Wait, there’s more: on looking back on my own insurance claims over the years: not much. I went through a period a few years ago where 19 year-olds seemed to rear-end me a lot (fortunately at 10 mph), but that’s about it. Those were handled promptly.
So in thinking about incentives: were I in charge of cynically setting policy so as to maximize shareholder returns while at the same time not shrink the book (which would trash the year’s profit very quickly, as the hypothetical $90mm above would quickly drop to $80mm during the same time I was paying out $90mm in claims) I would:
- promptly settle small-dollar claims (say, less than $20K or whatever accounted for the majority of claims by number, allowing the high majority of policy owners to be satisfied
- obfuscating as long as possible on the small minority of high-dollar claims (the majority of claims by total cost),
- ultimately paying these just rapidly enough to keep the state insurance commission off my back, much.
- suppose, as above, you take in $120mm/year in premiums from one smallish metro area, and pay $120mm out in claims
- 70% of claims by total cost are high-dollar claims, or $84mm
- you routinely delay payment from 30 days to 90
- your portfolio returns 8%/year after inflation, or 0.67%/month
- then your bottom-line net has just increased by 1.3% of $84mm, or a million dollars
- so from a corporate standpoint, the stubborn silence I’m receiving now is a Heckuva Job (and presumably worth a lucrative performance bonus of, say, $10K, or a little over 1% of the profits Distict Adjuster Brownie generated by simply not picking up the phone)
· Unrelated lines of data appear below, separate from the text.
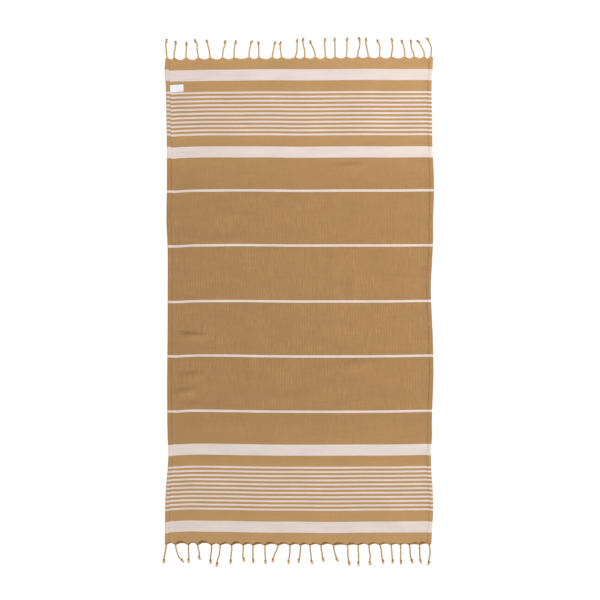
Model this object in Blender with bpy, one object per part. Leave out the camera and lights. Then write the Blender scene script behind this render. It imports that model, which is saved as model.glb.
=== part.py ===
"""Hammam towel: a flat-woven cotton bath sheet, spread out face up.

Metres, +Z up. Seen from above, +X is to the right and +Y runs to the head, which is the
end with the sewn label. The towel is one sheet of cloth with a turned hem on both long
sides. At each end its warp is gathered into 25 twisted cords, each knotted near its tip.
The box round everything is centred over the origin, and the towel lies on z = 0.
"""

import math
from collections import namedtuple

import bmesh
import bpy
from mathutils import Matrix, Vector

# The cloth
CLOTH_LENGTH = 1.6575  # between the roots of the two fringes
SHEET = 0.0014  # thickness of the weave
HEM_WIDTH = 0.0135  # the turned hem on each long side
HEM_RISE = 0.0012  # what the two turns add to the thickness
HEM_STEP = 0.0010  # width of the slope from hem to cloth
GAP = 0.0003  # between pieces that touch
COLUMNS = 20  # faces across, between the hems
ROWS = 42  # faces along

# The strip at each end that carries the cords
HEADING = 0.010  # depth of the strip, to the roots of the cords
ROOT_WIDTH = 0.0060
ROOT_THICKNESS = 0.0026
SCALLOP_SHARE = 0.115  # depth of the arc between two roots, over their spacing
DEEPEST_SCALLOP = 0.0048
CORNER_FALL = 0.0010  # how far the strip's two corners fall back
ARC_STEPS = 4  # faces along each arc
STRIP_ROWS = (0.0, 0.55, 1.0)  # its rows of points, as shares of its depth

# The cords
CORD_RADIUS = 0.0026
KNOT_RADIUS = 0.0046
KNOT_LENGTH = 0.0090
KNOT_RINGS = (0.30, 0.75)  # where its two full rings stand, as shares of its length
TUFT_LENGTH = 0.0055  # frayed ends beyond the knot
TUFT_RADIUS = 0.0030
NECK_RADIUS = 0.0020  # where the knot pulls tight
CORD_STEPS = 7  # faces along the cord, from its root to its knot
SLOPE_REACH = 0.001  # how far to each side the cord's direction is read
TWIST_PER_STEP = math.radians(45.0)

# The label
LABEL_WIDTH = 0.047
LABEL_DEPTH = 0.0245
LABEL_THICKNESS = 0.0010
LABEL_CENTRE = (-0.4150, 0.7240)
LABEL_TILT = math.radians(4.0)
LABEL_CURL = 0.0012  # how far its free corners stand up
LABEL_COLUMNS, LABEL_ROWS = 6, 4

# How the weft lies: it leans at the head and bows at the foot
HEAD_LEAN = 0.0022
HEAD_LEAN_FROM, HEAD_LEAN_TO = 0.29, 0.83
FOOT_BOW = 0.0026
FOOT_BOW_FROM, FOOT_BOW_TO = 0.0, 0.30

# Where the two long sides run: their distance from the middle line, head first
Sides = namedtuple("Sides", "along left right")
SIDES = (
    Sides(0.830, 0.4559, 0.4542),
    Sides(0.780, 0.4590, 0.4524),
    Sides(0.735, 0.4548, 0.4492),
    Sides(0.610, 0.4527, 0.4513),
    Sides(0.530, 0.4511, 0.4519),
    Sides(0.400, 0.4509, 0.4574),
    Sides(0.270, 0.4525, 0.4541),
    Sides(0.215, 0.4499, 0.4544),
    Sides(0.150, 0.4481, 0.4515),
    Sides(0.040, 0.4483, 0.4466),
    Sides(-0.130, 0.4489, 0.4533),
    Sides(-0.250, 0.4500, 0.4552),
    Sides(-0.400, 0.4498, 0.4503),
    Sides(-0.460, 0.4487, 0.4505),
    Sides(-0.533, 0.4461, 0.4467),
    Sides(-0.645, 0.4547, 0.4527),
    Sides(-0.700, 0.4569, 0.4547),
    Sides(-0.830, 0.4582, 0.4482),
)

# Creases that lift the cloth: where each is, how long, wide and high, and how it is turned
Crease = namedtuple("Crease", "x y length width height turn")
CREASES = (
    Crease(-0.373, -0.125, 0.125, 0.034, 0.0030, -7.0),
    Crease(-0.382, -0.253, 0.110, 0.044, 0.0026, 4.0),
    Crease(-0.398, -0.315, 0.105, 0.044, 0.0026, 5.0),
    Crease(-0.357, -0.358, 0.110, 0.040, 0.0022, -8.0),
    Crease(-0.290, 0.218, 0.330, 0.050, 0.0016, 1.0),
    Crease(0.142, 0.040, 0.400, 0.050, 0.0012, 88.0),
    Crease(-0.166, -0.227, 0.300, 0.050, 0.0012, 91.0),
    Crease(0.183, -0.221, 0.160, 0.060, 0.0020, -3.0),
    Crease(0.355, 0.079, 0.170, 0.050, 0.0015, -4.0),
    Crease(0.185, 0.458, 0.170, 0.050, 0.0014, 0.0),
)
FINEST_CREASE = 0.048  # narrower creases get two rounds of cuts, the others one

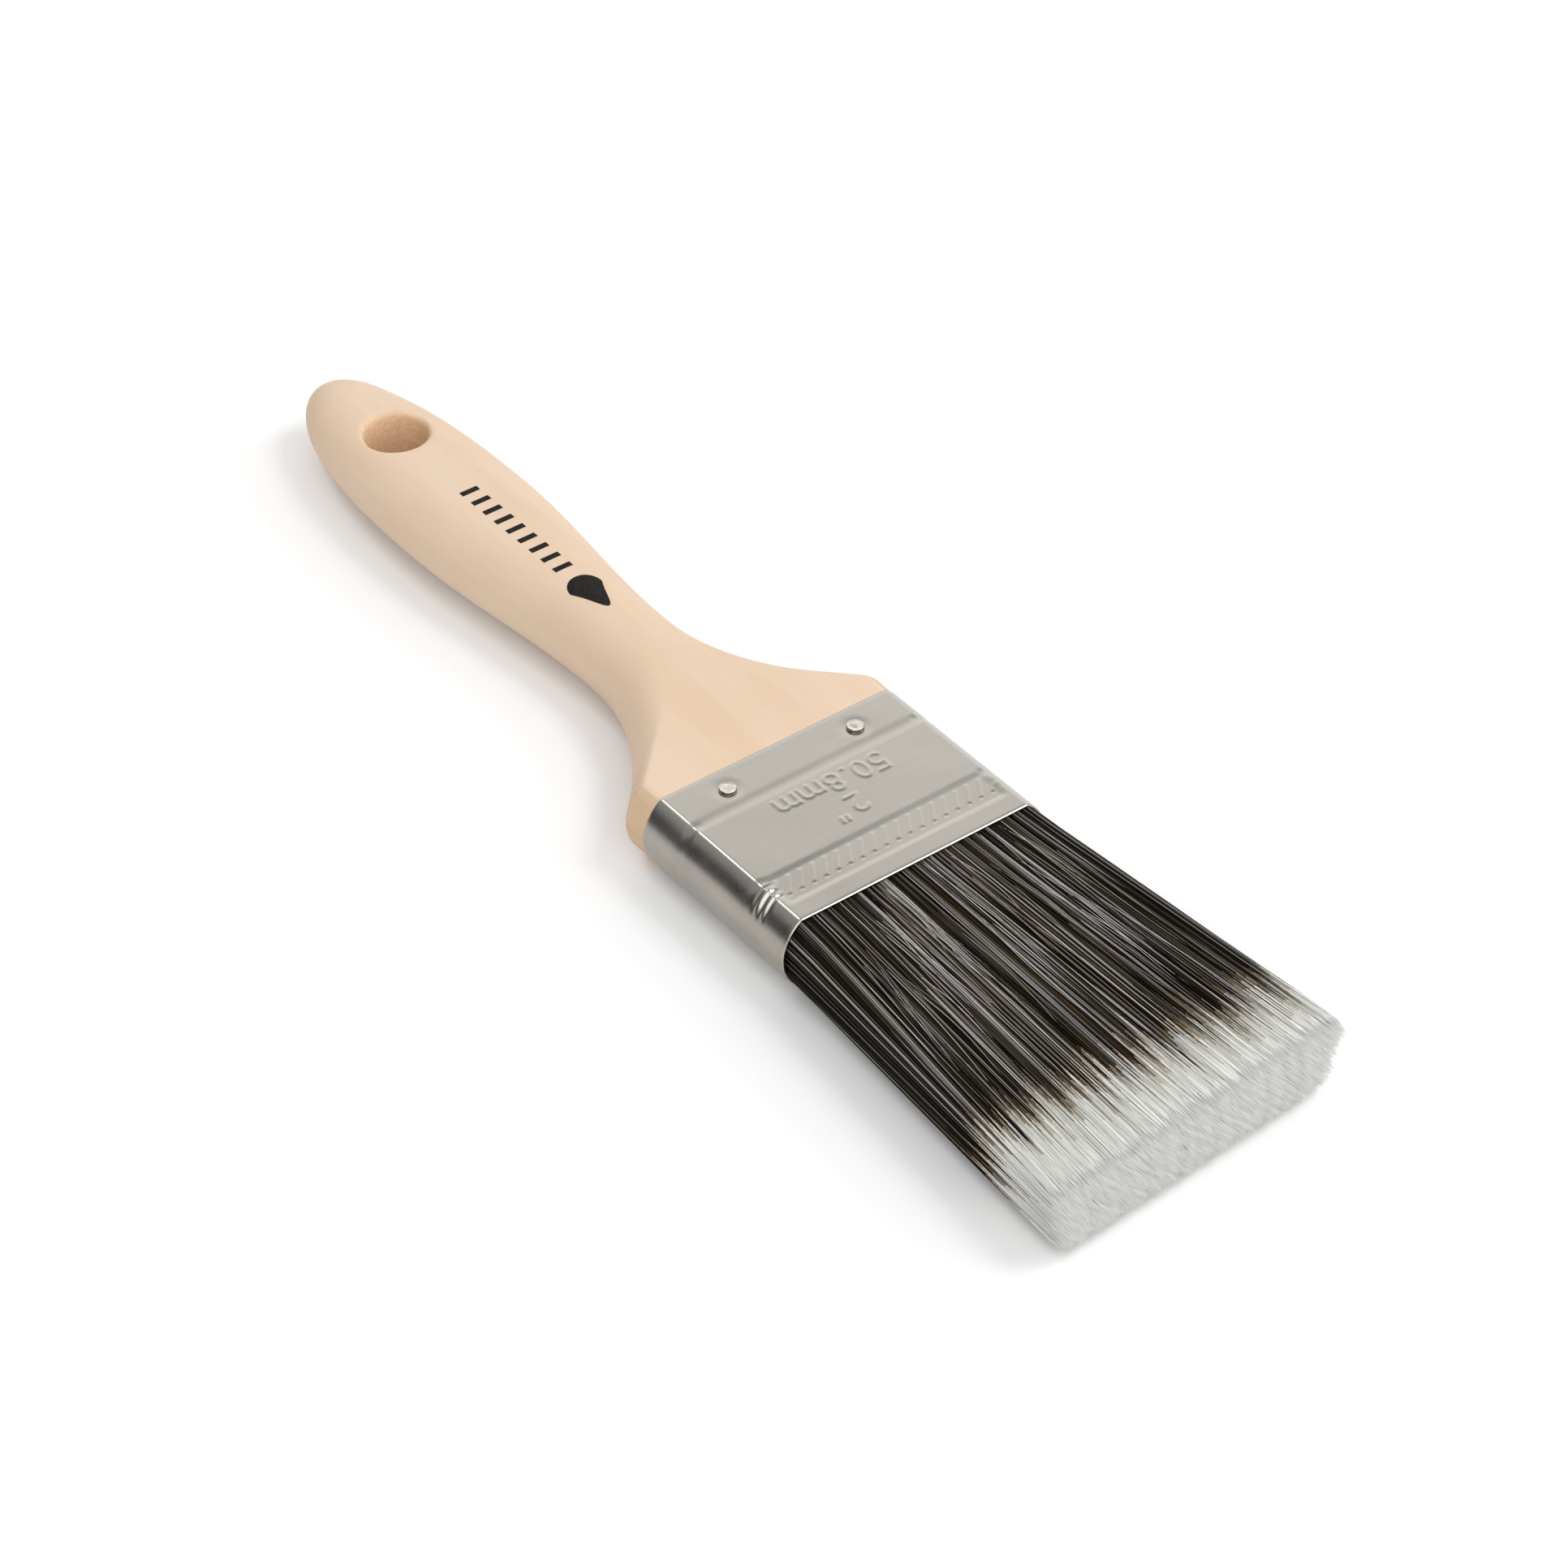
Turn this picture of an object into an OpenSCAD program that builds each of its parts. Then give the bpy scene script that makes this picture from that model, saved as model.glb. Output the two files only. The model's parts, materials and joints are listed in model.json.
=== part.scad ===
// Flat two-inch paint brush, lying on its back.
// Length along X with the filaments towards +X, width along Y, front face up.

/* [Ferrule] */
// Width of the brush across the ferrule
ferrule_w = 50.8; // [44:0.2:64]
// Thickness of the ferrule from face to face
ferrule_t = 13.4; // [12:0.2:16]
// Length of the ferrule
ferrule_l = 35.5; // [33:0.5:42]
// How far each narrow side of the ferrule bulges past its flat faces
side_bulge = 3.6; // [2.4:0.1:4.5]
// Thickness of the sheet steel
sheet = 0.4; // [0.3:0.05:0.5]

/* [Handle] */
// Length of the handle outside the ferrule
handle_l = 130; // [115:1:160]
// Half width of the handle at its neck
neck_r = 8.7; // [8.2:0.1:10]
// Half width of the handle at its belly
belly_r = 12.5; // [11:0.1:15]
// Half thickness of the handle at the hang hole
tail_r = 6.0; // [5.6:0.1:6.6]
// Diameter of the hang hole
hole_d = 11; // [7:0.5:12]
// Distance from the handle's end to the hang hole's centre
hole_inset = 24; // [20:0.5:32]

/* [Filaments] */
// Length of the filaments outside the ferrule
filament_l = 69.5; // [50:0.5:80]
// Half width of the filament pack at its tips
tip_half_w = 29; // [26:0.5:33]
// How much the middle filaments are longer than the outer ones
chisel = 3; // [1:0.5:8]

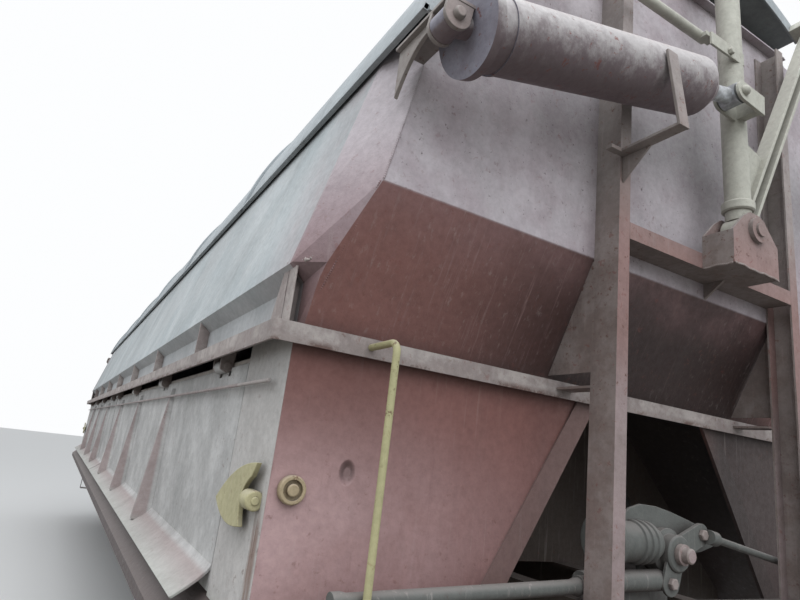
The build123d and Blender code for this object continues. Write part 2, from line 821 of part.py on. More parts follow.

- all without irritating more than a tiny percentage of your clients, thus maintaining the all-important book
still out of pocket $2200 cleanup, a bird feeder, and enormously grateful I have a very experienced, well-established contractor (who is used to this nonsense and who has firmly stated that he views hassling the insurance company for payment is his job, not mine)
(Open question for the board: when should I drop a dime to the state insurance commissioner?)